# Plumbing Van



## happy plunger (Jan 29, 2014)

I have Ford E 250 5.4 Engine Thinking about upgrading medium Roof Van I have Test drove Mercedes Sprinter, Dodge Pro master , Ford Transit, Nissan NV2500. wanted to know to anyone with experience which one of these Van Which is Good for the money reliability in long run? Off course I like the sprinter But too expensive any feedback would be appreciated .


Thanks Amir 

The happy plunger Inc.


----------



## Dpeckplb (Sep 20, 2013)

All the sprinters and pro masters here lose their paint after about a year.


----------



## Drain Pro (Nov 3, 2013)

I'm a big Ford guy. My second choice would be a Sprinter. 

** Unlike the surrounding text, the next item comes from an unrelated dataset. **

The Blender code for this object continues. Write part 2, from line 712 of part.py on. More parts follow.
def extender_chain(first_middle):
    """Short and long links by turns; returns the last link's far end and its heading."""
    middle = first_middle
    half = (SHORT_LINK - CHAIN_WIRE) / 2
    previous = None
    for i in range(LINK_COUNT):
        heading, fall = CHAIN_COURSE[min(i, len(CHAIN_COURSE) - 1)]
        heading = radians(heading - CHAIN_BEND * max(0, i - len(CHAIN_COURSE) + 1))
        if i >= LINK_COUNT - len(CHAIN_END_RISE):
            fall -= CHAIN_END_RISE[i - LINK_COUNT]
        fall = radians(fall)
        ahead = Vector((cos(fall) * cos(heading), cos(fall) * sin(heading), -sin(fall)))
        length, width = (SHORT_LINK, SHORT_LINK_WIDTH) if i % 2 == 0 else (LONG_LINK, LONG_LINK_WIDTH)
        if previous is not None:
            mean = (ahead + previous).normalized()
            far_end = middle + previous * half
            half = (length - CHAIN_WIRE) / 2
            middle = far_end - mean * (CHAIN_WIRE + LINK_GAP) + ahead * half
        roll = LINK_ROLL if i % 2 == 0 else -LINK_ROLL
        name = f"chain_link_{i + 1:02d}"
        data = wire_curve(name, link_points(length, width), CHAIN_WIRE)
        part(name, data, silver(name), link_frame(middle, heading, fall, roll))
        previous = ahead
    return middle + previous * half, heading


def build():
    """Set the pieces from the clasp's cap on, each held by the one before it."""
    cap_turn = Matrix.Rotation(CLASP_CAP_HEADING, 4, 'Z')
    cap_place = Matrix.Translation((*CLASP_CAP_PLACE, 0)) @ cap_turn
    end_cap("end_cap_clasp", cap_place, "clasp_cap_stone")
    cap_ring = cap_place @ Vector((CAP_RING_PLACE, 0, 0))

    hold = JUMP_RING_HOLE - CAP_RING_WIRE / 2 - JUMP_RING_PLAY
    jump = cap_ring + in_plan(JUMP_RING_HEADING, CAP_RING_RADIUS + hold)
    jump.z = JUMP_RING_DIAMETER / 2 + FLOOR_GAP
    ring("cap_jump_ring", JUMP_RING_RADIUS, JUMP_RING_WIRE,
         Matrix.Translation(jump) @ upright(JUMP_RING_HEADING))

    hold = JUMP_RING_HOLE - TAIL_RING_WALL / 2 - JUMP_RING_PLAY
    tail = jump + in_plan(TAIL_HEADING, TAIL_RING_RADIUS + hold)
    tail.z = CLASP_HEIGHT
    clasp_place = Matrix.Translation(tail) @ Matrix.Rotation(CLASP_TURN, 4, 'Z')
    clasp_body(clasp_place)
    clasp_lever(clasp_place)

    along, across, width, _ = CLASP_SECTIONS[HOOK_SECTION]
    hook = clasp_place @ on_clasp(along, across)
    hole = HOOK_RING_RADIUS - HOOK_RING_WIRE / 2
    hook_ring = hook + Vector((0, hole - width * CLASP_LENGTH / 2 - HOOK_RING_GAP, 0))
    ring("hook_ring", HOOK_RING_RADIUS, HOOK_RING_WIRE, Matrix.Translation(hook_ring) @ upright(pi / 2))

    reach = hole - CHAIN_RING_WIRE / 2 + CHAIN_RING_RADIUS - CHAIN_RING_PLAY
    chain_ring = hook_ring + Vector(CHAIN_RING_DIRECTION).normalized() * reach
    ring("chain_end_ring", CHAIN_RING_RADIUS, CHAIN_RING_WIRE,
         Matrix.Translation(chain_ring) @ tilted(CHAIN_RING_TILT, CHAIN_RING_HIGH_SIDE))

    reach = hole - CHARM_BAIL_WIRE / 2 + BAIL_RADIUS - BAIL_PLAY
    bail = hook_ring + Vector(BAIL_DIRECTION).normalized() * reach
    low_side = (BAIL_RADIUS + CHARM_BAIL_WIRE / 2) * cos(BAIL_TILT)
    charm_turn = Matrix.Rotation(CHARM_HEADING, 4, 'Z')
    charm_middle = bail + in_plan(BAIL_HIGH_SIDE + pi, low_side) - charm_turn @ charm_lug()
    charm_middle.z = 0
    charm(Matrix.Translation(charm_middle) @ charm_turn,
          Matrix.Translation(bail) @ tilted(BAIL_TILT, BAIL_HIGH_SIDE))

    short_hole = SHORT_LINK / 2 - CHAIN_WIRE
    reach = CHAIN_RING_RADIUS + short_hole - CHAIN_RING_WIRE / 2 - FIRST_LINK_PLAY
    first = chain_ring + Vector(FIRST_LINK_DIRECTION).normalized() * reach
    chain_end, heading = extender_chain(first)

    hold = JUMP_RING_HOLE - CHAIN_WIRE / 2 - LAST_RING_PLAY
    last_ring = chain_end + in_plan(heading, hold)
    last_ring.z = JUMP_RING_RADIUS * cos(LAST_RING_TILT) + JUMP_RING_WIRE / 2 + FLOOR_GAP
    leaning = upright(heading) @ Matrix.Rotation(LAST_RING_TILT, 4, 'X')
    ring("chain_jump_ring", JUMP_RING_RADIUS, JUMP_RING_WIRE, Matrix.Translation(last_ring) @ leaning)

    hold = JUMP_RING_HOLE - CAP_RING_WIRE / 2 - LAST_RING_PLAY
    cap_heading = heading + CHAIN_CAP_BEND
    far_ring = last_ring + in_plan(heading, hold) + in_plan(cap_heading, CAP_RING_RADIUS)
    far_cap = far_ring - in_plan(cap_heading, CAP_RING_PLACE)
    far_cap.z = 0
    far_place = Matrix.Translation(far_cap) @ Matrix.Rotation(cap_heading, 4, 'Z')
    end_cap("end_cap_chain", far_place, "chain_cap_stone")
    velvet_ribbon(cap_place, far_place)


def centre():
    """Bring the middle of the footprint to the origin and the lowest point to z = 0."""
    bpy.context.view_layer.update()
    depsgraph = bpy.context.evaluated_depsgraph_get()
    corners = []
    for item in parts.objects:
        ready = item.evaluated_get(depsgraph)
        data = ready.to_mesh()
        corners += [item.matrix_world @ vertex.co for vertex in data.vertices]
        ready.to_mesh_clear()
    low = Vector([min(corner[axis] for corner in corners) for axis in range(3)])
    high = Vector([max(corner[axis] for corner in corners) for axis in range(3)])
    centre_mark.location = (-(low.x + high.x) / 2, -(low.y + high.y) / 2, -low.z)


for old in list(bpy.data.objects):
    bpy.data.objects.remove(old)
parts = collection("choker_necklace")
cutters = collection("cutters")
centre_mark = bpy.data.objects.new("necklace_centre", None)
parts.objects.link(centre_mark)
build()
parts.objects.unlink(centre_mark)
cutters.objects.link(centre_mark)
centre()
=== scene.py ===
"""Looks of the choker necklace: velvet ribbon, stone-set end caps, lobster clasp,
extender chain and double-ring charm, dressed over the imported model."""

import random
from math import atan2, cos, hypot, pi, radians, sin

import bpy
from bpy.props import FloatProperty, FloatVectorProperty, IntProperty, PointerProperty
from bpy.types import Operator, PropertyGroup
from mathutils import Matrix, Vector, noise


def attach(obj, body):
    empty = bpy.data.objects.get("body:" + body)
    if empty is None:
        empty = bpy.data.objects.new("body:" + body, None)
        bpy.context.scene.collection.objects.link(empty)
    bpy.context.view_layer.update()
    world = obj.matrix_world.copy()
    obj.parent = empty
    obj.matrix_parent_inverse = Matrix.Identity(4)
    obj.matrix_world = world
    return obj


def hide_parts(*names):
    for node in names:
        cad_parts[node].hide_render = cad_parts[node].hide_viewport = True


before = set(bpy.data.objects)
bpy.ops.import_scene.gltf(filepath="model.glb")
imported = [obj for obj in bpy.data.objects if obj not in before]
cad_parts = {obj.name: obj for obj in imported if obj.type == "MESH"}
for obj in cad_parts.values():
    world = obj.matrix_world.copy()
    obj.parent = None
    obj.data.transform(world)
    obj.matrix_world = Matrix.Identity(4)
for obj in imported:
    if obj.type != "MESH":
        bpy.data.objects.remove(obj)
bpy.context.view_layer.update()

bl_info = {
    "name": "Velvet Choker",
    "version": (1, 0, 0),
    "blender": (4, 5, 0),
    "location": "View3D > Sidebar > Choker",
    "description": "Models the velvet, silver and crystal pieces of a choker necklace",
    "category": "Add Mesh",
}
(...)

Sent from my iPhone using Tapatalk


----------



## GREENPLUM (Jul 27, 2008)

E350 cutaway Knapheide 

Sent from my SM-G930V using Tapatalk


----------



## Shoot'N'Plumber (Apr 27, 2013)

Newer Chevy express cutaway with 6.0 liter vortec and 6 speed tranny....holy smokes the thing has some power. I've got a 2015


----------



## fixitright (Jan 5, 2012)

Always had good luck with Chevy, all the shops know how to work on them and parts
are always available.

Sprinters and the like have paint and rust problems here with Minnesota winters.


----------



## PlumberDave (Jan 4, 2009)

Had the "Pro Master" turns out to be the worst vehicle I have ever owned, Engine blown at 35000miles Tranny at 59840miles. During the 12 weeks of warranty repairs I had to fall back to my original E350 without a single down more than a day event in 198000 miles. Now I have traded both in on a new Transit high roof diesel and for the 4200 miles on it I am happy.


----------



## happy plunger (Jan 29, 2014)

I am Located in Southern California Los Angeles County .


----------



## happy plunger (Jan 29, 2014)

Can you give more Information regarding sprinter because some they say It is High maintenance Cost may not suitable as far as Diesel Engine Cost or Mechanic.


----------



## happy plunger (Jan 29, 2014)

Do you have Picture of the Van You talk about ?


----------



## happy plunger (Jan 29, 2014)

CAn you send me the picture of It Including inside shelves . 

Thank you Amir


----------



## happy plunger (Jan 29, 2014)

I am Considering Ford Transit I never test drove Diesel of Ford Transit I think they are expensive as much as Mercedes Sprinter . How do you like it so far are they reliable Van Driving in long Run or better Stick Ford or chevy Cutaway Style?

Thanks 
Amir


----------



## lovepanda12 (May 21, 2016)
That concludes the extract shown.